We then need to show $z=xy$ under the conditions given.

We will argue that $z | xy$ and $xy | z$, which taken together gives us the desired result.

To show the first statement holds, note that $$(ab)^{xy} \equiv (a^x)^y \cdot (b^y)^x \equiv 1^y \cdot 1^x \equiv 1\pmod{n}$$ As such, the initial exponent on $ab$ must be a multiple of $\textrm{ord}_n (ab)$.

Showing the second statement holds requires a little bit more work...

Our intention will be to show that $x | z$ and $y | z$. Then, since we were told that $x$ and $y$ are relatively prime, it will have to be the case that $xy | z$.
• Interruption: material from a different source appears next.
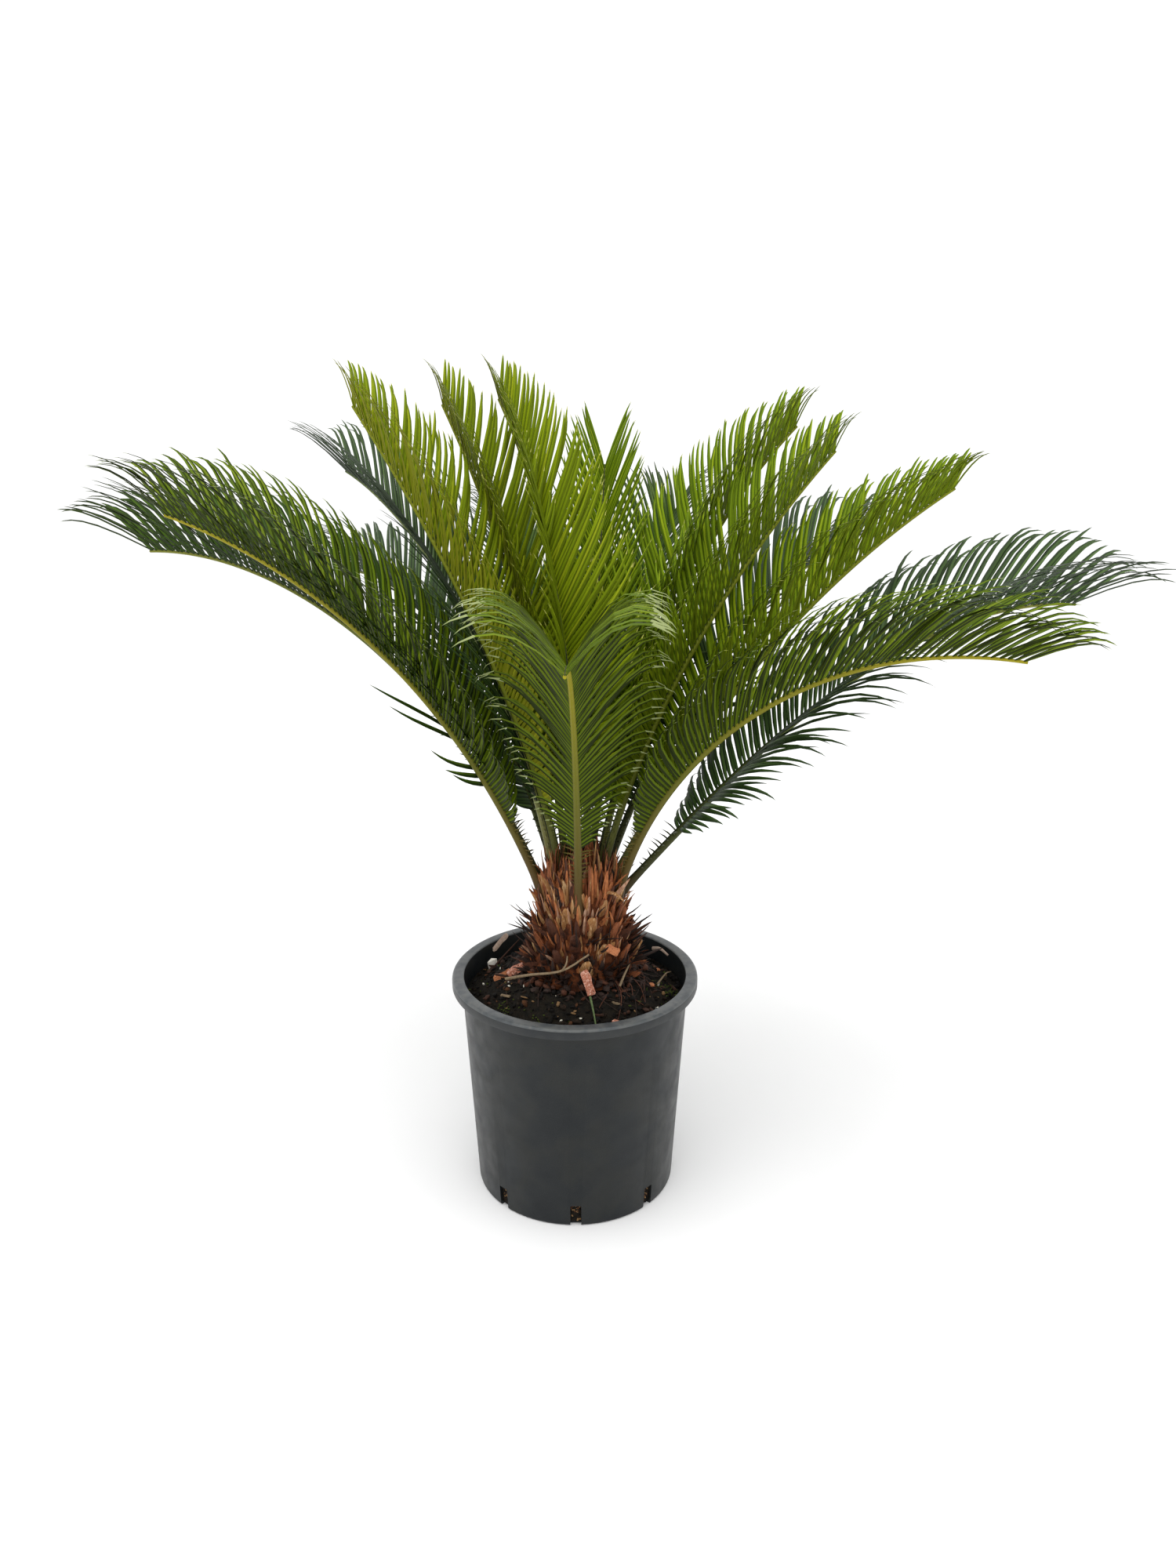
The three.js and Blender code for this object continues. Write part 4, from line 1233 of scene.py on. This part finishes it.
chance = random.Random(47)
for number, row in enumerate(FRONDS):
    name, length, age, habit, tone, curl = (row[k] for k in (0, 5, 9, 10, 11, 12))
    reach, lifts, angles, full_to, last, mean_pitch, fill, forwards = LEAFLET_HABITS[habit]
    late, *strengths = CURLS[age]
    count = round((1 - STALK_SHARE) * length / mean_pitch)
    leaflets = Bundle()
    for k in range(count):
        for side in (-1, 1):
            order = (k + 0.5 + chance.uniform(-PLACE_SPREAD, PLACE_SPREAD)) / count
            along = order * (1 + PITCH_SPREAD * (order - 1))
            pitch = mean_pitch * (1 + PITCH_SPREAD * (2 * order - 1))
            share = blend(STALK_SHARE, 1, along)
            angle = math.radians(np.interp(share, ANGLES_AT, angles) + chance.gauss(0, ANGLE_SPREAD))
            full = reach * length * leaflet_share(along, full_to, last) * chance.uniform(*LENGTH_SPREAD)
            own_curl = math.radians(curl * chance.uniform(*CURL_SPREAD)) * blend(*strengths, along)
            curls = own_curl * LEAFLET_SHARES**late
            tip_turn = math.radians(forwards * chance.uniform(*TURN_SPREAD))
            jitter = chance.gauss(0, LIFT_SPREAD)
            shade = chance.choice(SHADES)
            spot = courses[name].at(share)
            sink = ROOT_DEPTH * rib_radius(share)
            for more_lift, shorter in TRIES:
                lift = math.radians(blend(*lifts, along) + more_lift + jitter)
                reached = full * shorter
                path, above, broad = leaflet_path(spot, sink, angle, side, lift, reached, curls, tip_turn)
                if clears_ribs(path, number):
                    break
            else:
                continue
            width = min(LEAFLET_WIDTH, pitch * math.sin(angle) * fill)
            form = blade(path, broad, above, LEAFLET_WIDTHS * width, LEAFLET_DEPTHS * LEAFLET_DEPTH)
            # Faces 2 and 3 take the darker tints of painted shade.
            sides = [(shade, FIRST_UNDER + shade % 2, *PAINTED_SHADE_HALVES)[side] for side in LEAFLET_SIDES]
            tip_faces = FACES_A_RING * (2 if curl > STRONG_CURL else 1)
            sides[-tip_faces:] = [TIP] * tip_faces
            leaflets.add(form, sides)
    leaflets = leaflets.piece("leaflets_" + name, leaf_finishes[tone], crease=60)
    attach(leaflets, "root")
    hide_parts("frond_" + name)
• First, we argue that $y | z$.

We know $(ab)^z \equiv 1\pmod{n}$. Thus, $(ab)^{xz} \equiv 1\pmod{n}$ as well.

Rewriting things a bit, we have $$a^{xz} \cdot b^{xz} \equiv 1\pmod{n}$$

However, $a^{xz} \equiv (a^x)^z \equiv 1^z \equiv 1\pmod{n}$, so the previous congruence reduces to $$b^{xz} \equiv 1\pmod{n}$$

Of course, this requires the exponent on $b$ must be a multiple of $\textrm{ord}_n b$. Equivalently, $y | xz$.

Since $x$ and $y$ are relatively prime, it must be the case that $y | z$.

• Arguing $x | z$ is done in a similar manner.

We know $(ab)^z \equiv 1\pmod{n}$. So, $(ab)^{yz} \equiv 1\pmod{n}$.

Thus, $a^{yz} \cdot b^{yz} \equiv 1\pmod{n}$, and noting that $b^{yz} \equiv (b^y)^z \equiv 1^z \equiv 1\pmod{n}$, we have $a^{yz} \equiv 1\pmod{n}$.

The exponent $yz$ must then be a multiple of $\textrm{ord}_n a$, so $x | yz$.

This, upon remembering that $x$ and $y$ are relatively prime, tells us that $x | z$.

As hoped for, we have $x|z$ and $y|z$ with $x$ and $y$ relatively prime. Consequently $xy|z$.

Since we have now argued that $xy|z$ and $z|xy$, it can only be the case that $z=xy$.

Replacing $x$, $y$, and $z$ with their defining expressions, we arrive at the desired result, $$\textrm{ord}_n (ab) = (\textrm{ord}_n a)(\textrm{ord}_n b)$$

QED.